For many quarters the company had been chided for not
understating profits. That's right, it sounds strange, but
companies that are confident that they're building intrinsic
value will feel no compunction to overstate their earnings,
trusting that over a number of years the quality of their
earnings stream will be revealed. The company was
overstating its profit case by not taking loan loss reserves
against the value of over $1 billion in area developer debt
that it held. The resulting series of charges that eventually had
to be taken created implosions that track well with the
company's stock price. Another prominent element that can
affect the quality of a company's earnings are tax asset
valuation allowances.

The rapid adoption of SFAS No. 109, Accounting for Income
Taxes, in 1992 and 1993 has led to more and more firms
recording deferred tax assets for the value of net operating
losses. The ability to show better than "normal" earnings when
the allowance is reduced (which increases the asset) and the
subsequent income tax expense is lowered walks the fine line
between quality of earnings and "earnings power," another
loaded phrase. A good example of taxes and earnings power
is 3Dfx (Nasdaq: TDFX). The company had net operating loss
carry-forwards of $18.5 million in its Q4 1997 financials. The
difference was worth about $6.3 million in corporate income
tax the company was able to forego, as well as $0.05 more in
earnings per share that it was able to show.

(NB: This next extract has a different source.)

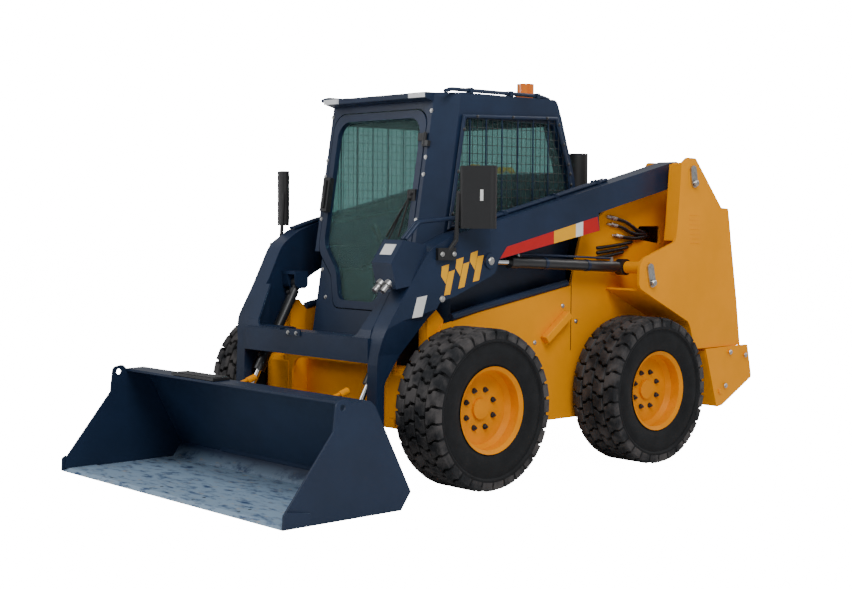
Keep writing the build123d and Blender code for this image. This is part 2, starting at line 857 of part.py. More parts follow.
def corner_wedge(inset):
    """What is cut from the cab's front corners, so that they are bevelled from the visor to the sides."""
    near, far = visor_half - inset, 620
    points = [(near, -110), (near, 0), (far, (far - near) * bevel), (far, -110)]
    wedge = on_front(extrude(Plane.XY.offset(nose_top - 200) * make_face(Polyline(*points, close=True)), amount=1200))
    return wedge + right_of(wedge)


def rear_glass_shape(start, end, inside, outside):
    """Strip along the upper slope of the cab's back, between two distances up the slope."""
    top = roof_z - 100
    length = hypot(391 - 282, top - 1604)
    ry, rz = (282 - 391) / length, (top - 1604) / length
    corners = ((start, inside), (end, inside), (end, outside), (start, outside))
    return [(391 + s * ry + d * rz, 1604 + s * rz - d * ry) for s, d in corners]


def door_points(half, top, bottom, grow):
    low = 185 + grow
    return [
        (-half, top, 90),
        (-half, 1190 - grow, 120),
        (-low - 55, 1050 - grow, 90),
        (-low, bottom, 60),
        (low, bottom, 60),
        (low + 55, 1050 - grow, 90),
        (half, 1190 - grow, 120),
        (half, top, 90),
    ]


def on_front(shape):
    """Leans a piece drawn upright at y = 0 into the plane of the cab's front."""
    lean = degrees(atan2(0.164, 1))
    return Pos(0, front_y(1400), 1400) * Rot(-lean, 0, 0) * Pos(0, 0, -1400) * shape


def door_cutter(half, top, bottom, grow):
    return on_front(front_plate(door_points(half, top, bottom, grow), -120, 90))


def door_frame():
    ring = front_plate(door_points(door_half, door_top, door_bottom, 4), -2, door_t - 2)
    ring -= front_plate(door_points(door_half - 42, door_top - 42, door_bottom + 42, -30), -10, door_t + 10)
    return on_front(ring)


def door_glass():
    """Pane behind the frame's opening, seated on the frame's inner face."""
    pane = front_plate(door_points(door_half - 30, door_top - 30, door_bottom + 30, -20), door_t - 2, door_t - 2 + glass_t)
    return on_front(pane)


def hinge_heights():
    return (1130, 1780)


def door_fittings():
    """Handle block and hinge knuckles, all on the door's outer face."""
    pieces = [block(-door_half + 2, -door_half + 60, -34, -2, 1400, 1590)]
    for z in hinge_heights():
        knuckle = block(hinge_x - 54, hinge_x, -hinge_out, -2, z, z + 40)
        knuckle += Pos(hinge_x, -hinge_out, z + 20) * Cylinder(12, 40)
        pieces.append(knuckle - Pos(hinge_x, -hinge_out, z + 20) * Cylinder(hinge_pin_r + run_fit, 60))
    return [on_front(p) for p in pieces]


def door_hinges():
    """Pins on the left post that the door's knuckles turn on."""
    pieces = []
    for z in hinge_heights():
        lug = block(hinge_x, hinge_x + 34, -hinge_out - 6, 0, z - 30, z - seat_gap)
        lug += Pos(hinge_x, -hinge_out, z - 15 - seat_gap / 2) * Cylinder(12, 30 - seat_gap)
        lug += Pos(hinge_x, -hinge_out, z + 8) * Cylinder(hinge_pin_r, 76)
        pieces.append(on_front(lug))
    return pieces


def side_guards():
    """Tube frame and flat bars over each side window."""
    r = 11
    x = cab_half + r + 0.2
    corners = [(-480, 1905), (-582, 1325), (350, 1480), (330, 1640), (225, 1925)]
    frame = mitred_tube([(x, y, z) for y, z in corners], r, close=True)
    for k in range(6):
        y = -440 + k * 120
        frame += block(x - 3, x + 3, y - 3, y + 3, 1325 + (y + 582) * 0.166, 1905 + (y + 480) * 0.028)
    return [frame, right_of(frame)]


def side_windows():
    inside = cab_half - cab_wall
    pane = extrude(Plane.YZ.offset(inside - glass_t) * offset(side_window_shape(), 12), amount=glass_t)
    return [pane, right_of(pane)]


def rear_window():
    return side_plate(rear_glass_shape(20, 320, 0, glass_t), -412, 412)


def seat():
    cushion = side_plate([(-190, 980, 12), (-190, 1080, 30), (150, 1066, 20), (150, 980, 12)], -240, 240)
    back = side_plate([(195, 980, 12), (118, 1500, 40), (205, 1516, 40), (285, 980, 12)], -220, 220)
    pan = block(-220, 220, -150, 280, nose_bottom + cab_wall, 980 - seat_gap)
    return cushion, back, pan


def beacon():
    return Pos(330, 190, roof_z) * Cylinder(58, 34, align=(Align.CENTER, Align.CENTER, Align.MIN)) + Pos(
        330, 190, roof_z + 34
    ) * Cylinder(48, 62, align=(Align.CENTER, Align.CENTER, Align.MIN))


def roof_lamps():
    lamp = block(300, 416, visor_y - 14, visor_y, roof_z - 29, roof_z - 2)
    return [lamp, right_of(lamp)]


def side_rails():
    """Round rails lying along the tops of the chassis sides."""
    r = 20
    x = (inner_x + frame_half) / 2
    rail = tube_path([(x, -640, 839.6 + r + 0.7), (x, -456, 878 + r + 0.6), (x, 235, 995.4 + r + 0.6)], r, 60)
    return [rail, right_of(rail)]


def rear_deck():
    """Fixed deck and bulkhead between the towers, behind the cab."""
    body = block(-inner_x, inner_x, deck_front, hood_front - side_clear, hood_z - hood_t, hood_z)
    body += block(-inner_x, inner_x, deck_front, deck_front + 14, seam_z + 60, hood_z - hood_t + 2)
    body += block(-inner_x, inner_x, hood_front - 20, hood_front + 40, hood_z - hood_t - 44, hood_z - hood_t - seat_gap)
    body += block(-inner_x, inner_x, hood_front - 20, hood_front - 6, hood_z - hood_t - 2, hood_z - 2)
    for x in hood_hinge_places():
        lug = side_plate(
            [(hood_front - 34, hood_z - 2), (hood_front - 34, hood_z + 14), (hood_axis_y, hood_axis_z + 10), (hood_axis_y, hood_axis_z),
             (hood_front - 8, hood_z + 6), (hood_front - 8, hood_z - 2)], x - 40, x
        )
        lug += rod_x(hood_axis_y, hood_axis_z, 10, x - 40, x)
        body += lug + rod_x(hood_axis_y, hood_axis_z, hood_pin_r, x - 20, x + 42)
    return body


def hood_hinge_places():
    return (-420, 420)


def engine_hood():
    body = block(-inner_x + 12, inner_x - 12, hood_front, tail_y + 10, hood_z - hood_t, hood_z)
    for x in hood_hinge_places():
        near = x + seat_gap
        body += rod_x(hood_axis_y, hood_axis_z, 10, near, near + 40)
        body += block(near, near + 40, hood_axis_y, hood_axis_y + 30, hood_z - 2, hood_z + 10)
        body -= rod_x(hood_axis_y, hood_axis_z, hood_pin_r + run_fit, near - 2, near + 44)
    return body


def gate_hinge_heights():
    return (760, 1230)


def tailgate():
    body = block(-tail_half, tail_half, tail_y, tail_y + tail_t, 640, hood_z - 30)
    for z in gate_hinge_heights():
        body += block(gate_hinge_x, gate_hinge_x + 60, tail_y + tail_t - 2, gate_hinge_y, z, z + 60)
        body += Pos(gate_hinge_x, gate_hinge_y, z + 30) * Cylinder(14, 60)
        body -= Pos(gate_hinge_x, gate_hinge_y, z + 30) * Cylinder(gate_pin_r + run_fit, 80)
    return body


def tailgate_hinges():
    """Pins on the right tower that the tailgate turns on."""
    pieces = []
    for z in gate_hinge_heights():
        lug = block(-inner_x, gate_hinge_x, gate_hinge_y - 8, gate_hinge_y + 14, z - 30, z - seat_gap)
        lug += Pos(gate_hinge_x, gate_hinge_y, z - 15 - seat_gap / 2) * Cylinder(14, 30 - seat_gap)
        lug += Pos(gate_hinge_x, gate_hinge_y, z + 20) * Cylinder(gate_pin_r, 96)
        pieces.append(lug)
    return pieces


def tailgate_grille():
    return block(-440, 440, tail_y + tail_t, tail_y + tail_t + 14, 900, 1330)


def air_cleaner():
    y = (deck_front + hood_front) / 2
    return Pos(300, y, hood_z + 160) * Cylinder(62, 320)


def hydraulic_hoses():
    """Short hoses looping out of the towers' inner plates, clear of the lift cylinders."""
    pieces = []
    x, out = frame_half, frame_half + 22
    for k, z in enumerate((1152, 1180, 1208)):
        far = 700 + 40 * k
        pieces.append(mitred_tube([(x, 480, z), (out, 480, z), (out, far, z + 30), (x, far, z + 30)], 9))
    return pieces + [right_of(p) for p in pieces]


def main():
    wheels()
    save("chassis_frame", chassis())
    save("engine_block", engine())
    mast = tower()
    save("tower_left", mast)
    save("tower_right", right_of(mast))
    save("tower_pins", *tower_pins())
    save("rear_bumper", rear_bumper())
    lift_arm = arm()
    save("arm_left", lift_arm)
    save("arm_right", right_of(lift_arm))
    save("cross_member", cross_member())
    box = coupler_box(lift_arm)
    save("coupler_box", box)
    save("quick_couplers", *quick_couplers(box))
    save("mirrors", *mirrors())
    save("arm_pipes", *arm_pipes())
    cylinders()
    save("hitch_plate", hitch_plate())
    save("hitch_levers", *hitch_levers())
    save("bucket_shell", bucket_shell())
    save("cutting_edge", cutting_edge())
    save("side_cutters", *side_cutters())
    save("bucket_step", bucket_step())
    save("cab_shell", cab_shell())
    save("door_frame", door_frame())
    save("door_glass", door_glass())
    save("door_fittings", *door_fittings())
    save("door_hinges", *door_hinges())
    save("side_guards", *side_guards())
    save("side_windows", *side_windows())
    save("rear_window", rear_window())
    cushion, back, pan = seat()
    save("seat_cushions", cushion, back)
    save("seat_pan", pan)
    save("beacon", beacon())
    save("roof_lamps", *roof_lamps())
    save("side_rails", *side_rails())
    save("engine_hood", engine_hood())
    save("rear_deck", rear_deck())
    save("tailgate", tailgate())
    save("tailgate_hinges", *tailgate_hinges())
    save("tailgate_grille", tailgate_grille())
    save("air_cleaner", air_cleaner())
    save("hydraulic_hoses", *hydraulic_hoses())


main()
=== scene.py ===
import json
import math

import bpy
import numpy as np
from mathutils import Matrix, Vector


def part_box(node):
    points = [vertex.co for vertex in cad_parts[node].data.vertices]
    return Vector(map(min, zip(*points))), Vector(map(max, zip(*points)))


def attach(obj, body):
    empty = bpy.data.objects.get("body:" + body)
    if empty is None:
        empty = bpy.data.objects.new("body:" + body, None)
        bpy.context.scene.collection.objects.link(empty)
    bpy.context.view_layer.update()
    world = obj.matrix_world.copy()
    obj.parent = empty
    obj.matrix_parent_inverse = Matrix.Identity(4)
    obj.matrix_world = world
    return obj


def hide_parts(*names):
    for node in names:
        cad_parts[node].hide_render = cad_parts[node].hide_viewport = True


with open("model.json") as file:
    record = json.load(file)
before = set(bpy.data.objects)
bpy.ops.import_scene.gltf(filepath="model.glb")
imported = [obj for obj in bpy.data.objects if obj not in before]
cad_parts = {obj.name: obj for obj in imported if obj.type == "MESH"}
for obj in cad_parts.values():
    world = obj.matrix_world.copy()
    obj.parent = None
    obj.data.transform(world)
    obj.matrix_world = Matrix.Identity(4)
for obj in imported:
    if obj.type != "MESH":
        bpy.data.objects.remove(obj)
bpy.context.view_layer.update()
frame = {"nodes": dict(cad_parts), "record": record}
print("frame loaded,", len(frame["nodes"]), "nodes")

# lengths along Y are counted from the middle of the wheelbase, in millimetres, as in the part's own source
midWheelbase = (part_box("rim_front_left")[0].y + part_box("rim_rear_left")[1].y) / 2
bothSides = (("Left", 1), ("Right", -1))
cabFace = {"y": -606.0, "z": 1896.0, "lean": 0.164}  # the cab's leaning front wall, lean is length per height


def toRow(points):
    # metres from millimetres, moved along Y to the frame's own origin
    row = np.array(points, float).reshape(-1, 3) / 1000
    row[:, 1] += midWheelbase
    return row


def frontY(z):
    # where the cab's front wall is at a height
    return cabFace["y"] - (cabFace["z"] - z) * cabFace["lean"]


# a form is an array of corners in millimetres and a list of faces


def ringFaces(rings, sides):
    # a cap on the first and the last ring, then quads that join each corner and the next one to the next ring
    row, k = np.meshgrid(np.arange(rings - 1) * sides, np.arange(sides), indexing="ij")
    n = (k + 1) % sides
    quads = np.stack([row + k, row + n, row + sides + n, row + sides + k], axis=-1).reshape(-1, 4)
    caps = [tuple(range(sides - 1, -1, -1)), tuple(range((rings - 1) * sides, rings * sides))]
    return caps + [tuple(quad) for quad in quads.tolist()]


def boxForm(low, high):
    # each corner takes its three places from the low or the high end
    (a, b, c), (d, e, f) = low, high
    corners = [(a, b, c), (d, b, c), (d, e, c), (a, e, c), (a, b, f), (d, b, f), (d, e, f), (a, e, f)]
    faces = [(3, 2, 1, 0), (4, 5, 6, 7), (0, 1, 5, 4), (1, 2, 6, 5), (2, 3, 7, 6), (3, 0, 4, 7)]
    return np.array(corners, float), faces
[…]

The treatment of tax items can also work in reverse with
respect to assessing the quality of a company's earnings. For
example, the investment vehicle of Warren Buffet, Berkshire
Hathaway (NYSE: BRK.A and BRK.B), has tax liabilities that are
significantly overstated. Specifically, the company carries a
$10.9 billion+ deferred tax liability that is primarily due to the
appreciation of investments in companies such as Coca-Cola
(NYSE: KO) and Gillette (NYSE; G). Since those tax liabilities won't
be realized anytime soon (if ever), they can be looked at as a
long-term credit to owner's equity.

Overall, when assessing quality of earnings it is important to
consider -- what exactly is creating those earnings? The
answer, of course, is assets. In an interesting study performed
by Jack T. Ciesielski of the Analyst's Accounting Observer, the
Observer took a look at the asset composition of 20 of the
industrial companies contained in the Dow Jones Industrials
and how it has changed in this decade. The study began with
the assertion that "productive assets" are defined as current
assets and net property plant and equipment -- this is not to say
that the rest are unproductive assets, just that "the future
benefits associated with current assets and plant assets are
more certain than for other assets."

The study removed the financial companies that didn't have
current assets or plant assets that contributed meaningfully to
returns and looked at the resulting firms over the course of six
years between 1990 and 1996. The results showed that for the
group as a whole, the proportion of "other" assets (namely:
goodwill, intangibles, and deferred tax assets) to total assets
had increased by 24% during the period. The conclusion? The
kind of questioning attitude normally reserved for burgeoning
inventory and accounts receivable should also be focused on
a closer examination of all the "other" asset accounts as well.